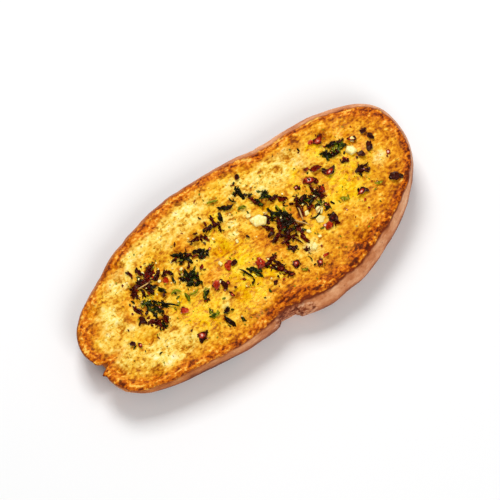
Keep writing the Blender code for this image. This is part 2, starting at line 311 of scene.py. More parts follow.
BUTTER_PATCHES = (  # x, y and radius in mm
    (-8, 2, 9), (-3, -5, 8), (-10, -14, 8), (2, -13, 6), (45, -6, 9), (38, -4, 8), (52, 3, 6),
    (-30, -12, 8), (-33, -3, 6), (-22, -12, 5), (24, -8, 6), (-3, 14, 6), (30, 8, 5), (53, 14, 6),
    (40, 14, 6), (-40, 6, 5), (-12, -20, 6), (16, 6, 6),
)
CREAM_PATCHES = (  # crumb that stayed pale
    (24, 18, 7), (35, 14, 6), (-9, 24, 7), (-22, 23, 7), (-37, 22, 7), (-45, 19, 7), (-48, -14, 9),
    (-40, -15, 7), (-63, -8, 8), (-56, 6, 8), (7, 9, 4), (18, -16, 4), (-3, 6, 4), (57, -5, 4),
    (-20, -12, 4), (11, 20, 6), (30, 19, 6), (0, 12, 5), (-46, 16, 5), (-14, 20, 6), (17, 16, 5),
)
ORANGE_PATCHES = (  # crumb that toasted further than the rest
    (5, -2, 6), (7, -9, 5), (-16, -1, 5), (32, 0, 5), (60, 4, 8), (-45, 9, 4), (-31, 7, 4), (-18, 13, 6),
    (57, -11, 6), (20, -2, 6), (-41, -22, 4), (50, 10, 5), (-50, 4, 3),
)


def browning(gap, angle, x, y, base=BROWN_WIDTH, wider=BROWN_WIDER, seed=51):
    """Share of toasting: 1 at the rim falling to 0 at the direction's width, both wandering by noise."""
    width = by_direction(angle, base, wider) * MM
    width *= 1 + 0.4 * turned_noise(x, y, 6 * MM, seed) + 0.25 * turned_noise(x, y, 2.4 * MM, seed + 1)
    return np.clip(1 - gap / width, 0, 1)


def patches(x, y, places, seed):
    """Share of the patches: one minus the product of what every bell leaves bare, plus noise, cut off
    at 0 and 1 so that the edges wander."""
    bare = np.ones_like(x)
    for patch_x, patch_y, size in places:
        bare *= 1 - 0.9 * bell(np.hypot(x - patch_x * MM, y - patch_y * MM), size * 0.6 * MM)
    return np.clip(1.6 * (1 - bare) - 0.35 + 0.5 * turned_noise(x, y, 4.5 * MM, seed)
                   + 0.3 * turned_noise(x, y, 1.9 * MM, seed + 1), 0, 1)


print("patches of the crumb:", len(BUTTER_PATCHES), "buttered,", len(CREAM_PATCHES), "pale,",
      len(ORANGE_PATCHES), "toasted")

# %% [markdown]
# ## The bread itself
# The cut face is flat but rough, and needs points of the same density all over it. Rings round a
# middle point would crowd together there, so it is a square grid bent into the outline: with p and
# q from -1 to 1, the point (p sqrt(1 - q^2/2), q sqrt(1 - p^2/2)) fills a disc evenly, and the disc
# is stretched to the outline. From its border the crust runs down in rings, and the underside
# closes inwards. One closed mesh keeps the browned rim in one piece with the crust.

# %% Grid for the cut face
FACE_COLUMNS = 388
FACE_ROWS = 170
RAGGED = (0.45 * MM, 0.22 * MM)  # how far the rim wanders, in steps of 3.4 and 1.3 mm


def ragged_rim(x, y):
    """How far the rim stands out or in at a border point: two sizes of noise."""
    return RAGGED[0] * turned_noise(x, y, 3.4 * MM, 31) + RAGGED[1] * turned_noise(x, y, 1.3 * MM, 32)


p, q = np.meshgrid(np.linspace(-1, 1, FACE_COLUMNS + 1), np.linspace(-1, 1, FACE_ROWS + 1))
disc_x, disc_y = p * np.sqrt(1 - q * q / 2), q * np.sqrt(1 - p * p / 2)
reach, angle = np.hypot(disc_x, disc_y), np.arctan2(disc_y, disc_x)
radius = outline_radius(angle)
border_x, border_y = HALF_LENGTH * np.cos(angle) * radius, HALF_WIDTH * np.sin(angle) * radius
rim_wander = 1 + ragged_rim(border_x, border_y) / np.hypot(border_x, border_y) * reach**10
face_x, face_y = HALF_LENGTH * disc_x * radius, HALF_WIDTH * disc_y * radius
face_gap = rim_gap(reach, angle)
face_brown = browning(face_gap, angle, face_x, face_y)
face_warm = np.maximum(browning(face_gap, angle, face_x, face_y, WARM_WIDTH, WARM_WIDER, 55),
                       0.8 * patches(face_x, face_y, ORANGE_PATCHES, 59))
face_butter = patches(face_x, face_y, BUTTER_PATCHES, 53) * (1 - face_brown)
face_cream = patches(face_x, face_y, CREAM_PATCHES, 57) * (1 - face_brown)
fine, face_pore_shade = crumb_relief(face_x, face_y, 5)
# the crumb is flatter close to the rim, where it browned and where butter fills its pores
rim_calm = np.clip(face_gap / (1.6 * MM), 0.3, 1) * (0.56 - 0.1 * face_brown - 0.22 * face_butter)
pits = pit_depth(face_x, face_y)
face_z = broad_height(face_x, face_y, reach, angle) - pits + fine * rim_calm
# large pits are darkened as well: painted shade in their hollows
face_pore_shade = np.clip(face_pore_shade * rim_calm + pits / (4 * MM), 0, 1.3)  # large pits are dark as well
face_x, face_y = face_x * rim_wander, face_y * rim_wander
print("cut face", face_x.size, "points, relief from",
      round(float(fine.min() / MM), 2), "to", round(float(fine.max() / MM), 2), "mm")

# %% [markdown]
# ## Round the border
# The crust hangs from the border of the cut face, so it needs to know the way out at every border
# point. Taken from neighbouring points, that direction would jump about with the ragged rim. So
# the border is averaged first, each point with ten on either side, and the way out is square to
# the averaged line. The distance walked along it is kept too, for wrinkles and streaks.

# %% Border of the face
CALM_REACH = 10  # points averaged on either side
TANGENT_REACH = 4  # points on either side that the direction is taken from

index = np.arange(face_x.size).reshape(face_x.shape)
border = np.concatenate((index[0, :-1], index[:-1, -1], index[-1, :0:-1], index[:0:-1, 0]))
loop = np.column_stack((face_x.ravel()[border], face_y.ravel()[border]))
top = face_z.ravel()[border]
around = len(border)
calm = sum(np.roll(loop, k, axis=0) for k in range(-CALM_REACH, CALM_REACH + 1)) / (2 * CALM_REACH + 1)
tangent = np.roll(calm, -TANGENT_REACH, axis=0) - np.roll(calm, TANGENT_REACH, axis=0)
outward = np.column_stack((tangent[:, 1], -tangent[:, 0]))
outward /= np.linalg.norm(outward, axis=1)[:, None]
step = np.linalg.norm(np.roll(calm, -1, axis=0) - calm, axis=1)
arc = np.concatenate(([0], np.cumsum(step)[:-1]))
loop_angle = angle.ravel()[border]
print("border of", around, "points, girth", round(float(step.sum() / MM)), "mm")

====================

## CHALLENGE
Take the listing above and write it out again exactly.

## FINAL RESULT
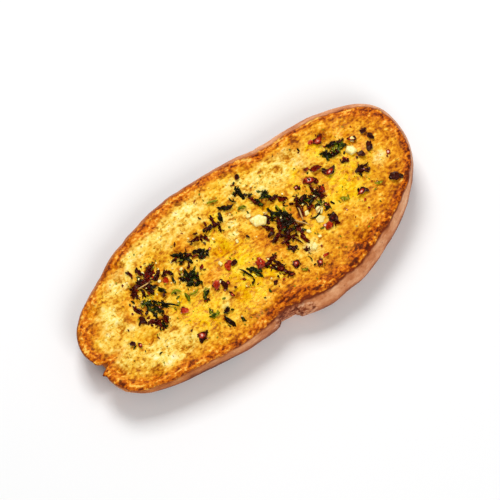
Keep writing the Blender code for this image. This is part 2, starting at line 311 of scene.py. More parts follow.
BUTTER_PATCHES = (  # x, y and radius in mm
    (-8, 2, 9), (-3, -5, 8), (-10, -14, 8), (2, -13, 6), (45, -6, 9), (38, -4, 8), (52, 3, 6),
    (-30, -12, 8), (-33, -3, 6), (-22, -12, 5), (24, -8, 6), (-3, 14, 6), (30, 8, 5), (53, 14, 6),
    (40, 14, 6), (-40, 6, 5), (-12, -20, 6), (16, 6, 6),
)
CREAM_PATCHES = (  # crumb that stayed pale
    (24, 18, 7), (35, 14, 6), (-9, 24, 7), (-22, 23, 7), (-37, 22, 7), (-45, 19, 7), (-48, -14, 9),
    (-40, -15, 7), (-63, -8, 8), (-56, 6, 8), (7, 9, 4), (18, -16, 4), (-3, 6, 4), (57, -5, 4),
    (-20, -12, 4), (11, 20, 6), (30, 19, 6), (0, 12, 5), (-46, 16, 5), (-14, 20, 6), (17, 16, 5),
)
ORANGE_PATCHES = (  # crumb that toasted further than the rest
    (5, -2, 6), (7, -9, 5), (-16, -1, 5), (32, 0, 5), (60, 4, 8), (-45, 9, 4), (-31, 7, 4), (-18, 13, 6),
    (57, -11, 6), (20, -2, 6), (-41, -22, 4), (50, 10, 5), (-50, 4, 3),
)


def browning(gap, angle, x, y, base=BROWN_WIDTH, wider=BROWN_WIDER, seed=51):
    """Share of toasting: 1 at the rim falling to 0 at the direction's width, both wandering by noise."""
    width = by_direction(angle, base, wider) * MM
    width *= 1 + 0.4 * turned_noise(x, y, 6 * MM, seed) + 0.25 * turned_noise(x, y, 2.4 * MM, seed + 1)
    return np.clip(1 - gap / width, 0, 1)


def patches(x, y, places, seed):
    """Share of the patches: one minus the product of what every bell leaves bare, plus noise, cut off
    at 0 and 1 so that the edges wander."""
    bare = np.ones_like(x)
    for patch_x, patch_y, size in places:
        bare *= 1 - 0.9 * bell(np.hypot(x - patch_x * MM, y - patch_y * MM), size * 0.6 * MM)
    return np.clip(1.6 * (1 - bare) - 0.35 + 0.5 * turned_noise(x, y, 4.5 * MM, seed)
                   + 0.3 * turned_noise(x, y, 1.9 * MM, seed + 1), 0, 1)


print("patches of the crumb:", len(BUTTER_PATCHES), "buttered,", len(CREAM_PATCHES), "pale,",
      len(ORANGE_PATCHES), "toasted")

# %% [markdown]
# ## The bread itself
# The cut face is flat but rough, and needs points of the same density all over it. Rings round a
# middle point would crowd together there, so it is a square grid bent into the outline: with p and
# q from -1 to 1, the point (p sqrt(1 - q^2/2), q sqrt(1 - p^2/2)) fills a disc evenly, and the disc
# is stretched to the outline. From its border the crust runs down in rings, and the underside
# closes inwards. One closed mesh keeps the browned rim in one piece with the crust.

# %% Grid for the cut face
FACE_COLUMNS = 388
FACE_ROWS = 170
RAGGED = (0.45 * MM, 0.22 * MM)  # how far the rim wanders, in steps of 3.4 and 1.3 mm


def ragged_rim(x, y):
    """How far the rim stands out or in at a border point: two sizes of noise."""
    return RAGGED[0] * turned_noise(x, y, 3.4 * MM, 31) + RAGGED[1] * turned_noise(x, y, 1.3 * MM, 32)


p, q = np.meshgrid(np.linspace(-1, 1, FACE_COLUMNS + 1), np.linspace(-1, 1, FACE_ROWS + 1))
disc_x, disc_y = p * np.sqrt(1 - q * q / 2), q * np.sqrt(1 - p * p / 2)
reach, angle = np.hypot(disc_x, disc_y), np.arctan2(disc_y, disc_x)
radius = outline_radius(angle)
border_x, border_y = HALF_LENGTH * np.cos(angle) * radius, HALF_WIDTH * np.sin(angle) * radius
rim_wander = 1 + ragged_rim(border_x, border_y) / np.hypot(border_x, border_y) * reach**10
face_x, face_y = HALF_LENGTH * disc_x * radius, HALF_WIDTH * disc_y * radius
face_gap = rim_gap(reach, angle)
face_brown = browning(face_gap, angle, face_x, face_y)
face_warm = np.maximum(browning(face_gap, angle, face_x, face_y, WARM_WIDTH, WARM_WIDER, 55),
                       0.8 * patches(face_x, face_y, ORANGE_PATCHES, 59))
face_butter = patches(face_x, face_y, BUTTER_PATCHES, 53) * (1 - face_brown)
face_cream = patches(face_x, face_y, CREAM_PATCHES, 57) * (1 - face_brown)
fine, face_pore_shade = crumb_relief(face_x, face_y, 5)
# the crumb is flatter close to the rim, where it browned and where butter fills its pores
rim_calm = np.clip(face_gap / (1.6 * MM), 0.3, 1) * (0.56 - 0.1 * face_brown - 0.22 * face_butter)
pits = pit_depth(face_x, face_y)
face_z = broad_height(face_x, face_y, reach, angle) - pits + fine * rim_calm
# large pits are darkened as well: painted shade in their hollows
face_pore_shade = np.clip(face_pore_shade * rim_calm + pits / (4 * MM), 0, 1.3)  # large pits are dark as well
face_x, face_y = face_x * rim_wander, face_y * rim_wander
print("cut face", face_x.size, "points, relief from",
      round(float(fine.min() / MM), 2), "to", round(float(fine.max() / MM), 2), "mm")

# %% [markdown]
# ## Round the border
# The crust hangs from the border of the cut face, so it needs to know the way out at every border
# point. Taken from neighbouring points, that direction would jump about with the ragged rim. So
# the border is averaged first, each point with ten on either side, and the way out is square to
# the averaged line. The distance walked along it is kept too, for wrinkles and streaks.

# %% Border of the face
CALM_REACH = 10  # points averaged on either side
TANGENT_REACH = 4  # points on either side that the direction is taken from

index = np.arange(face_x.size).reshape(face_x.shape)
border = np.concatenate((index[0, :-1], index[:-1, -1], index[-1, :0:-1], index[:0:-1, 0]))
loop = np.column_stack((face_x.ravel()[border], face_y.ravel()[border]))
top = face_z.ravel()[border]
around = len(border)
calm = sum(np.roll(loop, k, axis=0) for k in range(-CALM_REACH, CALM_REACH + 1)) / (2 * CALM_REACH + 1)
tangent = np.roll(calm, -TANGENT_REACH, axis=0) - np.roll(calm, TANGENT_REACH, axis=0)
outward = np.column_stack((tangent[:, 1], -tangent[:, 0]))
outward /= np.linalg.norm(outward, axis=1)[:, None]
step = np.linalg.norm(np.roll(calm, -1, axis=0) - calm, axis=1)
arc = np.concatenate(([0], np.cumsum(step)[:-1]))
loop_angle = angle.ravel()[border]
print("border of", around, "points, girth", round(float(step.sum() / MM)), "mm")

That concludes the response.